The easement in question is not explicitly mentioned in each of the subsequent deeds in the chain of title that conveyed the servient and dominant estates to the Appellees and Appellant, respectively. However, each deed does indicate that the land is free of encumbrances except any easements that may exist. Additionally, evidence was presented that the easement was included in the title report contained in Appellees' title guarantee that they received when they purchased the servient property. From the description given in the original grant, it is clear that the creation of the easement, as well as the location and purpose of the easement, are set forth in the original deed.

Where a document contains such clarity that the detailed intention is clear from the four corners of the document, the trial court may not properly impose judicial conditions upon the parties. See Grosjean v.Rehm (Aug. 21, 1991), Wayne App. Nos. 2611, 2613, unreported, at 8. Upon review of the original easement, it is apparent that the parties intended to create an easement for ingress and egress to be used as a driveway over a ten-foot wide stretch of land that ran the length of Appellees' property on the east side of said property. Appellant sought to use this easement for exactly the purpose set forth in the original easement, as a driveway to access its property. Therefore, because the intention was clear and the use sought by Appellant matched that intended by the original parties, the trial court erred by imposing judicial conditions upon Appellant not stated in the easement grant. Accordingly, this Court reverses the trial court's judgment and hereby enters judgment that the easement is valid and not subject to any restrictions except those specifically enumerated in the easement grant.

B. Granting of an Injunction Once it is determined that an easement is valid, this Court must determine whether an injunction was properly granted. "An easement grants such rights as are necessary to the reasonable enjoyment thereof, leaving to the owner of the fee the right to use the property in any manner not inconsistent with the reasonable use of the easement." Ohio Power Companyv. Bauer (1989), 60 Ohio App.3d 57, paragraph two of the syllabus. Appellant alleged that Appellees were prohibiting ingress and egress across the easement by parking various vehicles in the easement, by verbally and physically threatening agents of Appellant, and by lying down across the easement with their bodies to prohibit entry. This Court has previously determined that the easement is valid. Therefore, blocking the ingress and egress by Appellant and its agents over the easement through any of the above-mentioned means does interfere with the easement rights lawfully possessed by Appellant. Accordingly, any action by Appellees to interfere with Appellant's use of the easement is properly enjoined. Appellant's request for an injunction is granted and Appellees are enjoined from interfering with any rights Appellant has in the easement in question. Any interference with Appellant's use of the easement is punishable by contempt proceedings.
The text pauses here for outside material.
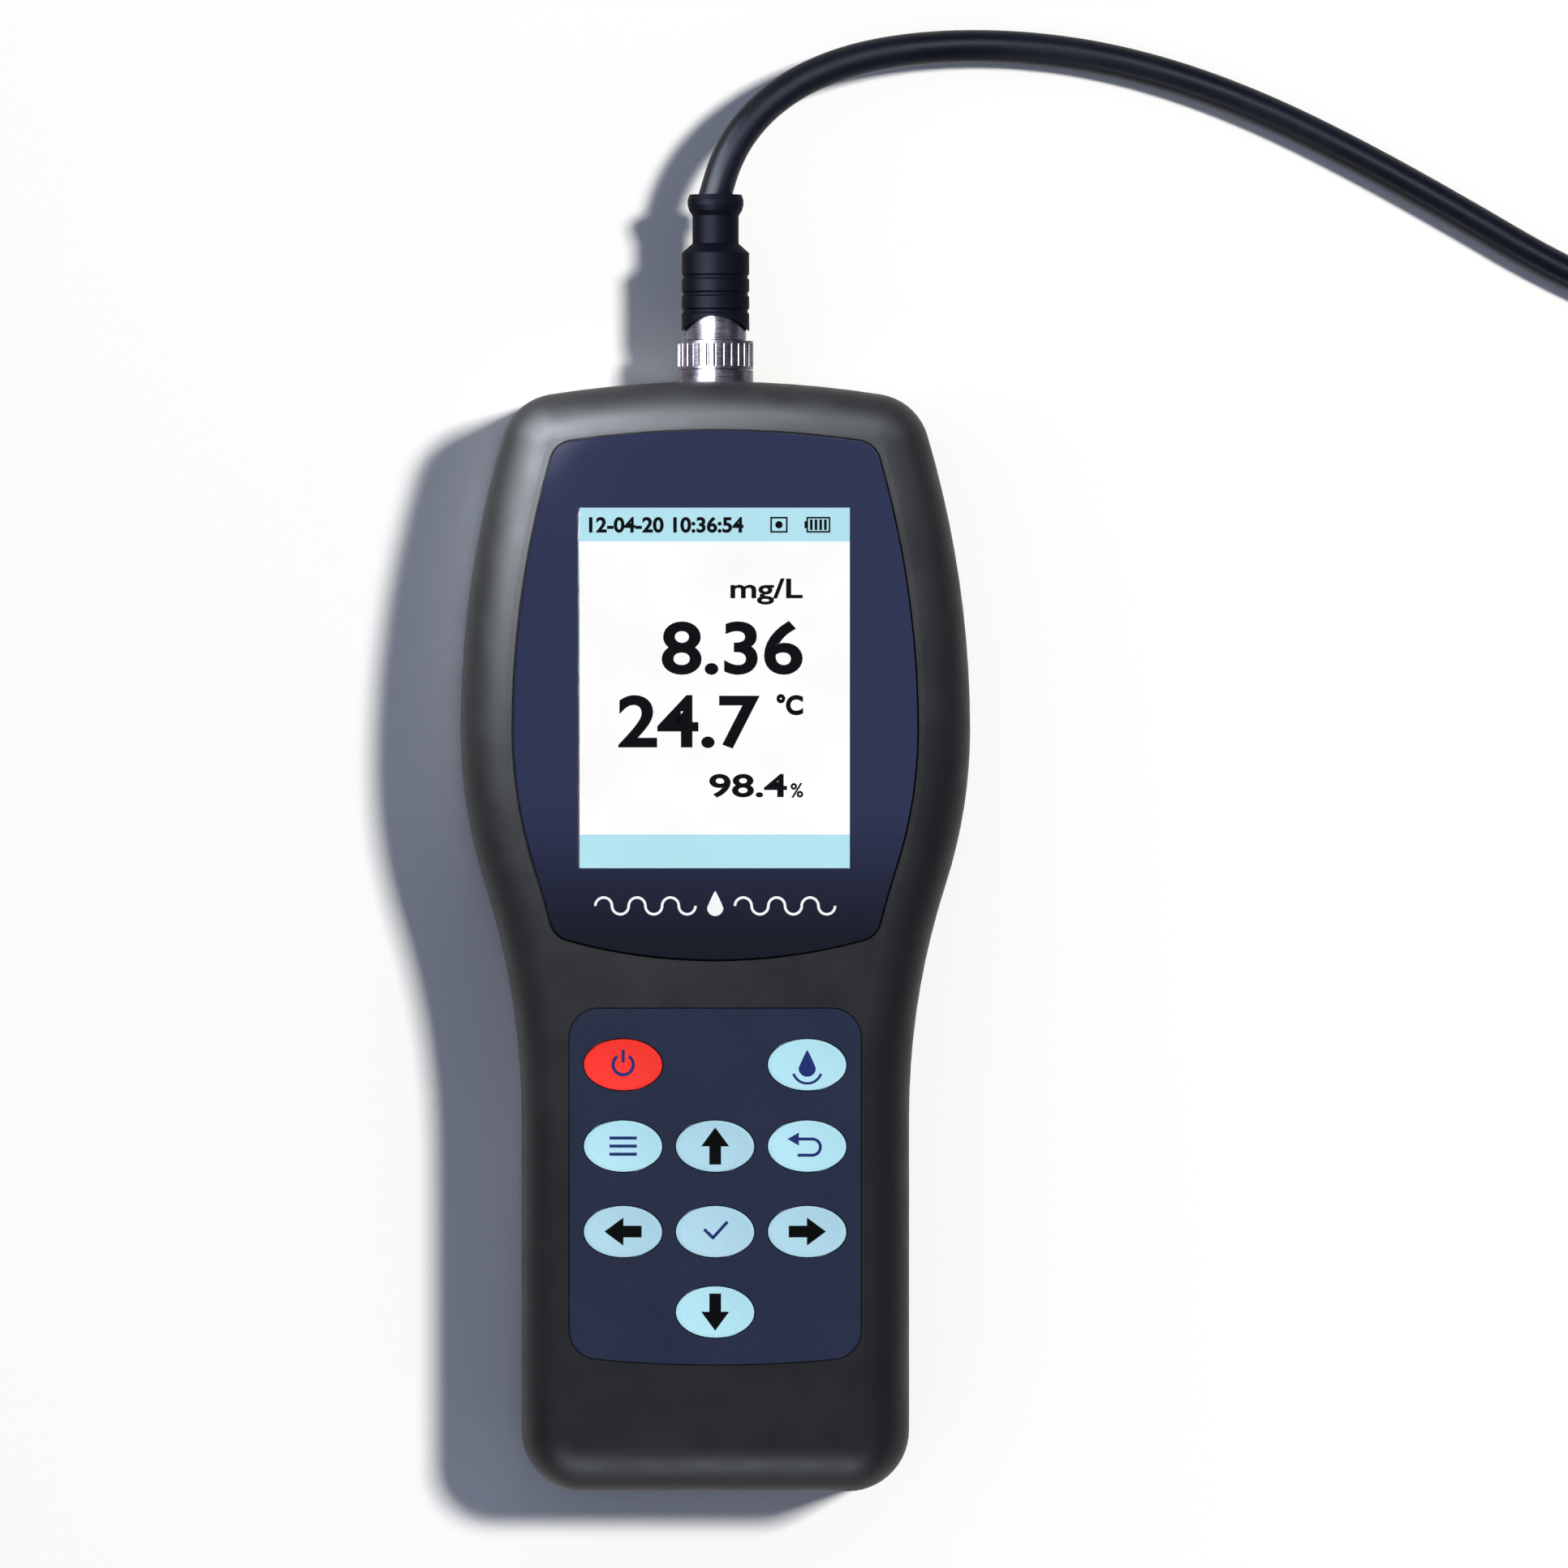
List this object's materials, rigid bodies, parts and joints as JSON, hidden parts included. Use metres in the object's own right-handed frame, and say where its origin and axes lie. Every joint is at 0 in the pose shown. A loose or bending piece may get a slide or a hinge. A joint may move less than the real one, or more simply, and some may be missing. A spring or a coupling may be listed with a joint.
{
  "type": "dissolved oxygen meter",
  "caption": "Hand-held meter with waisted grip, colour display, oval keypad and round top socket, a screw-coupled cable plugged in and a dissolved oxygen probe on its far end.",
  "frame": {"origin": "middle of the flat back face that the meter lies on, halfway along the housing", "axes": "+Z out of the screen and keys, +Y towards the connector end, +X to the right seen from the front"},
  "size_m": [0.3223, 0.2906, 0.036],
  "materials": {
    "housing_plastic": "satin black moulded plastic",
    "seal_rubber": "matt",
    "lens_acrylic": "polished, navy print behind",
    "screen_glass": "lit display",
    "sheet_steel": "plated",
    "white_plastic": "matt",
    "panel_film": "matt printed film",
    "board_laminate": "solder mask",
    "switch_plastic": "matt",
    "cell_can": "printed can",
    "wire_red": "matt",
    "wire_black": "matt",
    "nickel_brass": "nickel plated brass",
    "gold_pin": "gold plated",
    "plug_rubber": "satin moulded",
    "cable_jacket": "satin jacket",
    "probe_plastic": "satin",
    "probe_cap_plastic": "matt",
    "sensor_film": "matt film",
    "key_red": "satin",
    "key_light_blue": "satin",
    "key_grey_blue": "satin"
  },
  "bodies": {
    "housing": {"front_shell": "housing_plastic", "rear_shell": "housing_plastic", "case_gasket": "seal_rubber", "display_lens": "lens_acrylic", "lcd_frame": "sheet_steel", "lcd_glass": "screen_glass", "lcd_backlight": "white_plastic", "lcd_carrier": "white_plastic", "keypad_panel": "panel_film", "main_board": "board_laminate", "key_switches": "switch_plastic", "board_screws": "sheet_steel", "buzzer": "switch_plastic", "processor": "switch_plastic", "socket_header": "white_plastic", "clock_cell": "sheet_steel", "case_screws": "sheet_steel", "battery_cells": "cell_can", "battery_contacts_upper": "sheet_steel", "battery_contacts_lower": "sheet_steel", "battery_springs": "sheet_steel", "battery_lead_plus": "wire_red", "battery_lead_minus": "wire_black", "socket_shell": "nickel_brass", "socket_nut": "nickel_brass", "socket_insert": "switch_plastic", "socket_pins": "gold_pin", "socket_harness": "wire_black", "plug_core": "switch_plastic", "plug_collar": "nickel_brass", "plug_grip": "plug_rubber", "cable_boot": "plug_rubber", "sensor_cable": "cable_jacket", "cable_coil": "cable_jacket", "probe_lead": "cable_jacket", "probe_boot": "plug_rubber", "probe_body": "probe_plastic", "probe_cap": "probe_cap_plastic", "probe_sensor": "sensor_film"},
    "door": {"battery_door": "housing_plastic"},
    "nut": {"coupling_nut": "nickel_brass"},
    "key_power": {"key_power": "key_red"},
    "key_measure": {"key_measure": "key_light_blue"},
    "key_menu": {"key_menu": "key_light_blue"},
    "key_up": {"key_up": "key_grey_blue"},
    "key_escape": {"key_escape": "key_light_blue"},
    "key_left": {"key_left": "key_grey_blue"},
    "key_enter": {"key_enter": "key_grey_blue"},
    "key_right": {"key_right": "key_grey_blue"},
    "key_down": {"key_down": "key_light_blue"}
  },
  "joints": [
    {"name": "press_power", "type": "slide", "parent": "housing", "child": "key_power", "axis": [0, 0, -1], "range_m": [0, 0.0008], "stiffness_N_per_m": 400},
    {"name": "press_measure", "type": "slide", "parent": "housing", "child": "key_measure", "axis": [0, 0, -1], "range_m": [0, 0.0008], "stiffness_N_per_m": 400},
    {"name": "press_menu", "type": "slide", "parent": "housing", "child": "key_menu", "axis": [0, 0, -1], "range_m": [0, 0.0008], "stiffness_N_per_m": 400},
    {"name": "press_up", "type": "slide", "parent": "housing", "child": "key_up", "axis": [0, 0, -1], "range_m": [0, 0.0008], "stiffness_N_per_m": 400},
    {"name": "press_escape", "type": "slide", "parent": "housing", "child": "key_escape", "axis": [0, 0, -1], "range_m": [0, 0.0008], "stiffness_N_per_m": 400},
    {"name": "press_left", "type": "slide", "parent": "housing", "child": "key_left", "axis": [0, 0, -1], "range_m": [0, 0.0008], "stiffness_N_per_m": 400},
    {"name": "press_enter", "type": "slide", "parent": "housing", "child": "key_enter", "axis": [0, 0, -1], "range_m": [0, 0.0008], "stiffness_N_per_m": 400},
    {"name": "press_right", "type": "slide", "parent": "housing", "child": "key_right", "axis": [0, 0, -1], "range_m": [0, 0.0008], "stiffness_N_per_m": 400},
    {"name": "press_down", "type": "slide", "parent": "housing", "child": "key_down", "axis": [0, 0, -1], "range_m": [0, 0.0008], "stiffness_N_per_m": 400},
    {"name": "battery_door_slide", "type": "slide", "parent": "housing", "child": "door", "axis": [0, -1, 0], "range_m": [0, 0.06]},
    {"name": "coupling_nut_turn", "type": "hinge", "parent": "housing", "child": "nut", "pos_m": [0, 0.1152, 0.018], "axis": [0, 1, 0], "continuous": true}
  ]
}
Appellant's assignments of error are sustained, judgment of the trial court is reversed, and judgment is entered accordingly.

Judgment reversed.

The Court finds that there were reasonable grounds for this appeal.

We order that a special mandate issue out of this Court, directing the Court of Common Pleas, County of Lorain, to carry this judgment into execution. A certified copy of this journal entry shall constitute the mandate, pursuant to App.R. 27.

Immediately upon the filing hereof, this document shall constitute the journal entry of judgment, and it shall be file stamped by the Clerk of the Court of Appeals at which time the period for review shall begin to run. App.R. 22(E).

Costs taxed to Appellees.

Exceptions.

___________________________ LYNN C. SLABY

BATCHELDER, P. J., WHITMORE, J., CONCUR

1 Appellees have not appealed the trial court's ruling on their counterclaim. Thus, this Court will not address the denial of Appellees' claims except to the extent that it is necessary to address Appellant's assignments of error.